A link belt conveyor 12 moves containers or product packages 13, 14 toward the labeling machine 10 in the direction of arrow 15. The labeling machine 10 is designed to apply labels containers that have a broad range of sizes, or diameters for cylindrical containers. Among this spectrum of container sizes that the labeling machine 10 can process is a midsize container such as a sixteen ounce container that is intermediate between the maximum and minimum container sizes that the machine 10 will label. The machine can label other container sizes such as two or three liter or even smaller size six ounce containers. Sometimes the containers can be filled and capped before labeling. The container can be dry or wetted. Thin layer labels could adhere to the container if the container had a thin layer of water or other liquid. This label adherence could even occur in some instances without air blown from a side opposing the label drum. Water could be from condensation or optional water spray 15a.

Containers on the conveyor 12 are first received in the labeling machine 10 by a star wheel assembly 32. The containers 13, 14 may have a thin layer of water such as from condensation by soaking, spraying immersion or other means, although the practice of the invention does not necessitate a water layer. The star wheel assembly 32 moves containers 13, 14 in the direction of the arrow 15 toward a roll-on pad assembly 16. In cycling the containers 13, 14 through the labeling process, the star wheel assembly 32 brings the containers past the roll-on pad assembly 16, which imparts a counter-clockwise rotation to these containers in the direction of the arrow 21. The roll-on pad assembly 16 generally has an arcuate guide 24 that is covered with resilient padding 26 formed from silicone, urethane, rubber or similar material. The resilient padding 26 grips the containers and forces them to rotate in the desired direction.

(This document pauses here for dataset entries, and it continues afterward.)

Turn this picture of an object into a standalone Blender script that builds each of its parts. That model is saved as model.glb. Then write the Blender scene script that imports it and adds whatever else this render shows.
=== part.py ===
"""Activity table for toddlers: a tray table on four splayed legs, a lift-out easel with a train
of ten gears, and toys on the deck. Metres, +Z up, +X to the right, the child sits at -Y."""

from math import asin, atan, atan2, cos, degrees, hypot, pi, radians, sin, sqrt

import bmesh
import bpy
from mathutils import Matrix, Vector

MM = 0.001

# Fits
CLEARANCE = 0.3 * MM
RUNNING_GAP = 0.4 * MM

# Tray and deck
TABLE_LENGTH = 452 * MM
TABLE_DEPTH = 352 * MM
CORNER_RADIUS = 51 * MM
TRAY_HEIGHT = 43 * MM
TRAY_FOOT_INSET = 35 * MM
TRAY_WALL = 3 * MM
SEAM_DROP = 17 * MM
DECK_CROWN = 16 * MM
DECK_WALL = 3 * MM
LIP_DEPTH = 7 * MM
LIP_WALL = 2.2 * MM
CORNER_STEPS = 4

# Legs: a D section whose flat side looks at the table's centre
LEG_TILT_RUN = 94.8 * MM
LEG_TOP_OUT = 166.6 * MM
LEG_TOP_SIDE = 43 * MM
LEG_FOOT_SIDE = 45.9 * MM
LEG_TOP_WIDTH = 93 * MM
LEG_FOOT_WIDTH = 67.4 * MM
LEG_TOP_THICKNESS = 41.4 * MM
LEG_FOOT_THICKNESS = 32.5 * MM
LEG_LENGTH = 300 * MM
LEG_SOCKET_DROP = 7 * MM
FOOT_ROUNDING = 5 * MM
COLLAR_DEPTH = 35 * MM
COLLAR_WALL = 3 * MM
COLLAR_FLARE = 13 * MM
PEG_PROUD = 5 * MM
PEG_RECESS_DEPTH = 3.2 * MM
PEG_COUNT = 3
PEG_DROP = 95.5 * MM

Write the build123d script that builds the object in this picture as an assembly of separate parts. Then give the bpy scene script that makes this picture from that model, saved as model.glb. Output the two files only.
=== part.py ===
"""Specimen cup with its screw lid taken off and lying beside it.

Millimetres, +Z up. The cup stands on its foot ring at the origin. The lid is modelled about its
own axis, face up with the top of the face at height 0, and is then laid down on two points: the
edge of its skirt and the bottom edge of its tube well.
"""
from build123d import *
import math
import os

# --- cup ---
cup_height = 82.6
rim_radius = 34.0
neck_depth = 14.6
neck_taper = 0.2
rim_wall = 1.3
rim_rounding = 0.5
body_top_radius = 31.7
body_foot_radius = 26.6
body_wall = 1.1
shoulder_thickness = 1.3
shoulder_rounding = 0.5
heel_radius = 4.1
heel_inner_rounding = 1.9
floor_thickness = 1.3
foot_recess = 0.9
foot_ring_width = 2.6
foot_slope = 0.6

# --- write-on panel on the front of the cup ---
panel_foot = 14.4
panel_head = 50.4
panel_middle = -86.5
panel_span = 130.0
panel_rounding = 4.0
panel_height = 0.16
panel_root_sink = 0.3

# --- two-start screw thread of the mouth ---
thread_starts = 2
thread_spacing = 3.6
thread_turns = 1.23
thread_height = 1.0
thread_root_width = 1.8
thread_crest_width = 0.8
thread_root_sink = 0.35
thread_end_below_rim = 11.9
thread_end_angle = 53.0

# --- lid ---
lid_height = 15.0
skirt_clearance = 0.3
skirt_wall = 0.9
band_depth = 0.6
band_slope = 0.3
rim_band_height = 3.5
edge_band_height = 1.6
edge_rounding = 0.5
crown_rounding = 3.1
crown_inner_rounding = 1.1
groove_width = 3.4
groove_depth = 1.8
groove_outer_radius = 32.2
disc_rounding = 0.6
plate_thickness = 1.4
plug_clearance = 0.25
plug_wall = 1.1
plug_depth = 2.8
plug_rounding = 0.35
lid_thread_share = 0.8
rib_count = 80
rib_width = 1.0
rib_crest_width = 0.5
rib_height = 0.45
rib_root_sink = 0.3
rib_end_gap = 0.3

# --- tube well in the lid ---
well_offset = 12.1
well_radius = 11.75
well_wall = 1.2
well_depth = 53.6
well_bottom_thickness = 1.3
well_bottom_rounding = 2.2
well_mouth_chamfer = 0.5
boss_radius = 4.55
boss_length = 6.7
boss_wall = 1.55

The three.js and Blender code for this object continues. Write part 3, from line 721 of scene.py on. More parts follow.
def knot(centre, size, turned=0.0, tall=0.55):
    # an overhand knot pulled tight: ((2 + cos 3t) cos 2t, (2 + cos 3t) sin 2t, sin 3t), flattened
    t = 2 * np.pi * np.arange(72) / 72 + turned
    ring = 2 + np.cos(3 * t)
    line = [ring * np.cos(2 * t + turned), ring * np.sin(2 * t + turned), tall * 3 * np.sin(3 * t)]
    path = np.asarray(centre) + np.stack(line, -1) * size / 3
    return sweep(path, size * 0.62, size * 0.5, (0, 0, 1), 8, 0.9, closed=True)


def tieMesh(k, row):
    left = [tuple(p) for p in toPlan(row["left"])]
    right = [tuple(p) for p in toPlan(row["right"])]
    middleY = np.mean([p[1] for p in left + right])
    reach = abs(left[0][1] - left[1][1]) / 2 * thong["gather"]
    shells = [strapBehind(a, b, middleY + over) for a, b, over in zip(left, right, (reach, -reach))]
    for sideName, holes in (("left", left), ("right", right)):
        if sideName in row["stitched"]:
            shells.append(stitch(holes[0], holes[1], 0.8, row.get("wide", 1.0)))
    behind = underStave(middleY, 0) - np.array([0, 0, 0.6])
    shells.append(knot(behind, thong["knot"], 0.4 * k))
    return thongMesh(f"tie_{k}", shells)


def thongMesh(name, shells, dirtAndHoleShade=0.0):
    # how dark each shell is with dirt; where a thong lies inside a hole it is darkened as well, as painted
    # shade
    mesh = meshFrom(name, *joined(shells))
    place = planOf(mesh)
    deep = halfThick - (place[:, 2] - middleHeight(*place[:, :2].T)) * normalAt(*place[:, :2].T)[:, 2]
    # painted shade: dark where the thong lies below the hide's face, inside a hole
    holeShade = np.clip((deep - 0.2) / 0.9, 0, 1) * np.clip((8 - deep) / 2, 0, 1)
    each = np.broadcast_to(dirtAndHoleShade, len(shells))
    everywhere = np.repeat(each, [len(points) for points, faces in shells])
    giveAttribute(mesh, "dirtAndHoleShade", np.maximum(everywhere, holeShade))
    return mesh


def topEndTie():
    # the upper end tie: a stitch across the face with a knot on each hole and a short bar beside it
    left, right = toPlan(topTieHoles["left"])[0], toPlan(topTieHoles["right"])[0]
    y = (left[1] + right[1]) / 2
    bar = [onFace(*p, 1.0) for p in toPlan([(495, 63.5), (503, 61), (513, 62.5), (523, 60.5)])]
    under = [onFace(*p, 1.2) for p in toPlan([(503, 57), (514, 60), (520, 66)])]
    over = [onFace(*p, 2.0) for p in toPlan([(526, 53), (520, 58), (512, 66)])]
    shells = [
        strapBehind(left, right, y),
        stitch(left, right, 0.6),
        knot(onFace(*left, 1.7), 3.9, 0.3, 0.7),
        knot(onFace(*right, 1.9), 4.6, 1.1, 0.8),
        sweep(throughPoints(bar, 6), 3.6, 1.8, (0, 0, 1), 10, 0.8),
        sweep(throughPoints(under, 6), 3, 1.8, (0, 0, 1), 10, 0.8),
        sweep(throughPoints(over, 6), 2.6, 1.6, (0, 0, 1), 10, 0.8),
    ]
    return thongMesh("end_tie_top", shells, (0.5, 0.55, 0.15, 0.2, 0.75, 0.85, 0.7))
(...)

As shown in FIG. 1, a roll of labels 30 provides a web 31 of labels that is drawn through a feed roller system 32a to a cutter 35, which could be a cutter drum (not shown in detail). In accordance with another aspect of the invention, the cutter 35 is placed close to the cylindrical label drum 34 that has a perforated surface containing orifices through which vacuum and pressure are drawn and expelled to retain a label thereto and later blow the leading edge into engagement with a container. Vacuum and pressure can be drawn and expelled by using various port or solenoid valve systems. However, after many cycles, typically solenoids become inoperable. A more efficient apparatus uses manifolds on a hub such as the type disclosed in U.S. Pat. No. 5,344,519 to Galchefski, et al., the disclosure which is hereby incorporated by reference in its entirety.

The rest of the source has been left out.